Whitecap has been rewarding shareholders through commodity cycles with steady monthly payouts. Since January 2013, the energy company has returned more than $3.2 billion to shareholders through dividends, highlighting the strength of its operations and cash-generating ability.
A diversified portfolio of high-quality assets, disciplined capital spending, and efficient operations have enabled Whitecap to generate healthy cash flow even in challenging market environments. That financial strength provides a solid foundation for maintaining its monthly dividend.
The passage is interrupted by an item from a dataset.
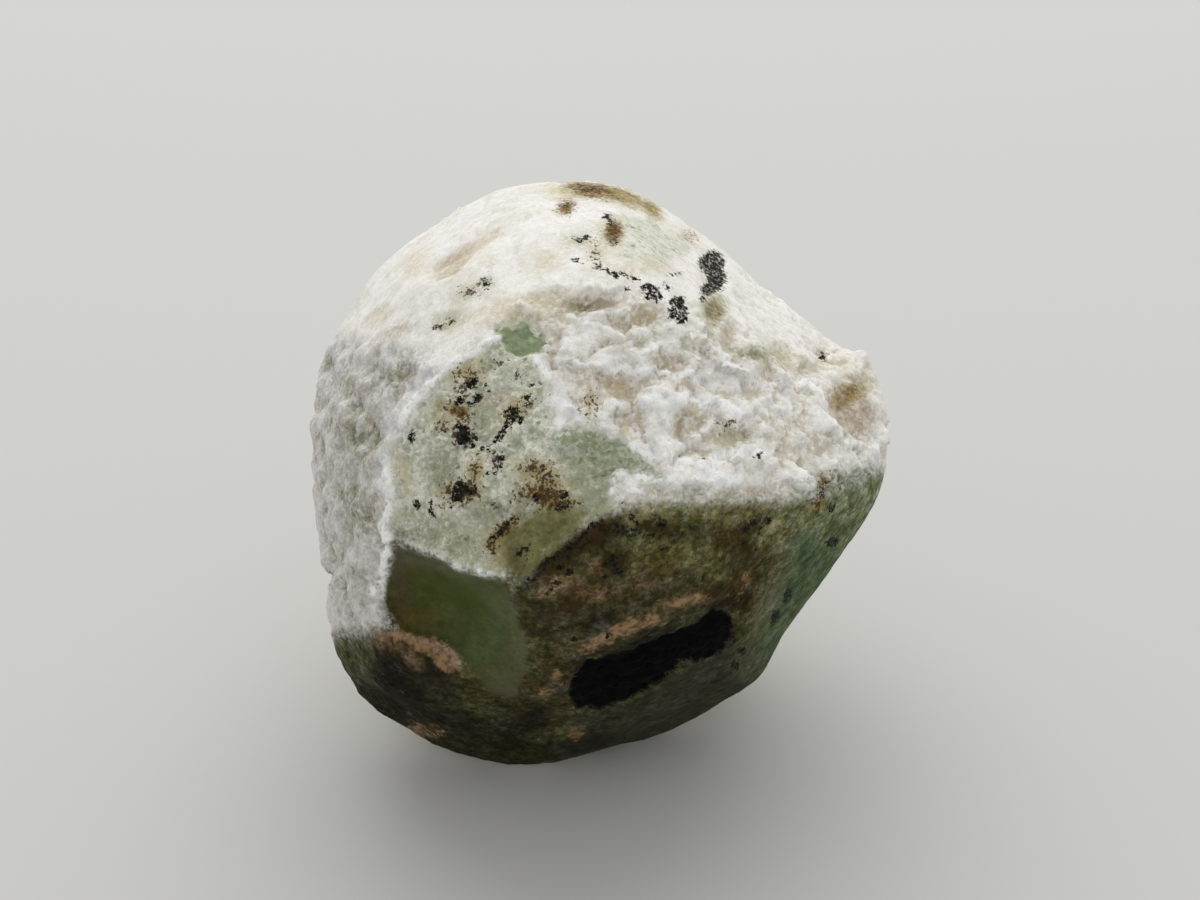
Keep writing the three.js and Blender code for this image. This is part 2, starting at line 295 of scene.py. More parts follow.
# How rough the chalky crust is, from 0 to 1, and where broken crystal shows instead of it.
CRUST_IN_SIGHT = 0.4
CRUST_UNSEEN = 0.6
CRUST_VARIES = 0.25
CRUST_PATCH_SIZE = 9
unseen_crust = CRUST_UNSEEN + CRUST_VARIES * grain(CRUST_PATCH_SIZE, drift=4.0)
crust = np.where(facing > 0, CRUST_IN_SIGHT, unseen_crust)
crystal = np.zeros(count)
for region, crust_here, crystal_here in (
    (dome, 0.16, 0.0),
    (shelf, 0.8, 0.0),
    (left_side, 0.45, 0.0),
    (knob_pocket, 0.45, 0.0),
    (bulge, 0.2, 0.2),
    (stained_face, 0.22, 0.3),
    (right_band, 0.05, 0.1),
    (lower_band, 0.1, 0.1),
    (front_face, 0.12, 1.0),
    (bare_patch, 0.0, 1.2),
    (crown_glaze, 0.1, 0.2),
):
    here = soft(region)
    crust = crust * (1 - here) + crust_here * here
    crystal = crystal * (1 - here) + crystal_here * here
crust *= 1 - window_share
crystal *= 1 - window_share

# On the sides not seen the crust has come off here and there, in patches of about this size.
BREAK_SIZE = 7.5
BREAK_SLOPE = 4
BREAK_RARITY = 1.6
BREAK_EDGE = 0.3
KEPT_UNSEEN = 6
CRUST_LOST = 0.8
CRYSTAL_BARED = 0.9
LIMB_BEHIND = (-0.3, 0.0)
unseen = 1 - ease(facing, *LIMB_BEHIND)
broken_off = grain(BREAK_SIZE, drift=31.0, octaves=2) * BREAK_SLOPE - BREAK_RARITY
broken_off = broken_off - KEPT_UNSEEN * (1 - unseen)
broken_share = soft(broken_off, BREAK_EDGE)
crust *= 1 - CRUST_LOST * broken_share
crystal = np.maximum(crystal, CRYSTAL_BARED * broken_share)

# White chalky crust: flat-floored hollows between lumpy rims, crumbling ledges and small pits. Each has its
# size and depth in mm, and some are drawn out along x, y and z.
FLOOR_SIZE = 2.1
FLOOR_STRETCH = (1.35, 1, 0.8)
FLOOR_CUT = (0.02, 0.26)
FLOOR_DEPTH = 0.16
LEDGE_SIZE = 1.6
LEDGE_STRETCH = (1.2, 1, 0.8)
LEDGE_DEPTH = 0.16
PIT_SIZE = 0.95
PIT_DEPTH = 0.14
CRUST_RISE = 0.12
floors = ease(grain(FLOOR_SIZE, FLOOR_STRETCH, 1.0, octaves=2), *FLOOR_CUT)
ledges = np.abs(grain(LEDGE_SIZE, LEDGE_STRETCH, 3.0, octaves=2))

# The large lumps are mostly on the broken shelf. The lesser ones, by size, height and drift, are everywhere.
# All are lower at the edge of the stone as the photograph shows it.
LARGE_LUMP = 2.4
LARGE_HEIGHT = 0.12
SHELF_HEIGHT = 0.22
LESSER_LUMPS = [(1.2, 0.34, 5.0), (0.6, 0.2, 7.0)]
CALMEST = 0.3
CALM_REACH = 0.35
large_height = LARGE_HEIGHT + SHELF_HEIGHT * soft(shelf, 1.0)
calm = CALMEST + (1 - CALMEST) * ease(np.abs(facing), 0.0, CALM_REACH)
lumps = large_height * crumbs(LARGE_LUMP, 3.0)
for size, height, drift in LESSER_LUMPS:
    lumps = lumps + height * crumbs(size, drift)
crust_relief = CRUST_RISE - FLOOR_DEPTH * floors - LEDGE_DEPTH * ledges - PIT_DEPTH * pits(PIT_SIZE, 9.0)
crust_relief = calm * (crust_relief + lumps)

# The left side and the pocket in the right knob are knobbly, as if worn, and the back is so too, but less.
KNOB_SIZE = 1.2
KNOB_HEIGHT = 0.38
KNOBBLY_EDGE = 0.8
KNOBBLY_UNSEEN = 0.6
knobbly_share = soft(np.maximum(left_side, knob_pocket), KNOBBLY_EDGE)
knobbly_share = np.maximum(knobbly_share, KNOBBLY_UNSEEN * unseen)
knobbly = KNOB_HEIGHT * knobbly_share * grain(KNOB_SIZE, drift=37.0)

# Broken crystal: small flat faces at all angles, by size and drift.
SWELL_SIZE = 1.8
SWELL_HEIGHT = 0.07
CRYSTAL_FACES = [(1.0, 17.0), (0.5, 19.0)]
FACE_HEIGHT = 0.26
BROKEN_DEPTH = 0.3
crystal_relief = SWELL_HEIGHT * grain(SWELL_SIZE, drift=15.0)
for size, drift in CRYSTAL_FACES:
    crystal_relief = crystal_relief + FACE_HEIGHT * crumbs(size, drift)
relief = crust * crust_relief + crystal * crystal_relief + knobbly - BROKEN_DEPTH * broken_share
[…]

Whitecap’s acquisition of Veren has further strengthened its growth profile. The transaction expanded Whitecap’s production base, increased operational scale, and created opportunities for additional efficiencies, all of which are likely to drive stronger free cash flow over time.
Today, Whitecap pays a monthly dividend of $0.061 per share, yielding over 4.8% based on its closing price of $15.05 on June 29.
Whitecap delivers solid Q1, well-positioned to sustain payouts
Whitecap Resources delivered a strong Q1, led by higher production and benefits from its recent acquisition of Veren. The company produced an average of 391,416 barrels of oil equivalent per day during Q1, surpassing its original guidance. Strong well performance, resilient base production, and improved operational execution all contributed to the stronger-than-expected results.
Whitecap’s growth received a significant boost from the Veren acquisition. Quarterly funds flow topped $1 billion, while funds flow per share increased 12% year over year. Higher production volumes, stronger realized commodity prices, and lower operating costs all helped drive the improvement.
Whitecap also continued to strengthen its balance sheet while returning substantial capital to investors. The company paid $221 million in dividends during the quarter and reduced net debt to $3.2 billion, further enhancing its financial flexibility.
With growing production, robust cash flow, and a healthier balance sheet, Whitecap appears well-positioned to sustain its payouts.
The bottom line
Whitecap appears well-positioned to sustain and potentially grow its dividend over the long term, supported by its portfolio of high-quality, diversified assets and a strategy focused on increasing production.
Management targets a conservative dividend payout ratio of 20% to 25%, leaving ample financial flexibility to navigate commodity price volatility. This disciplined capital allocation approach strengthens the company’s ability to protect its dividend during market downturns and enhances its capacity to reward shareholders as cash flow grows.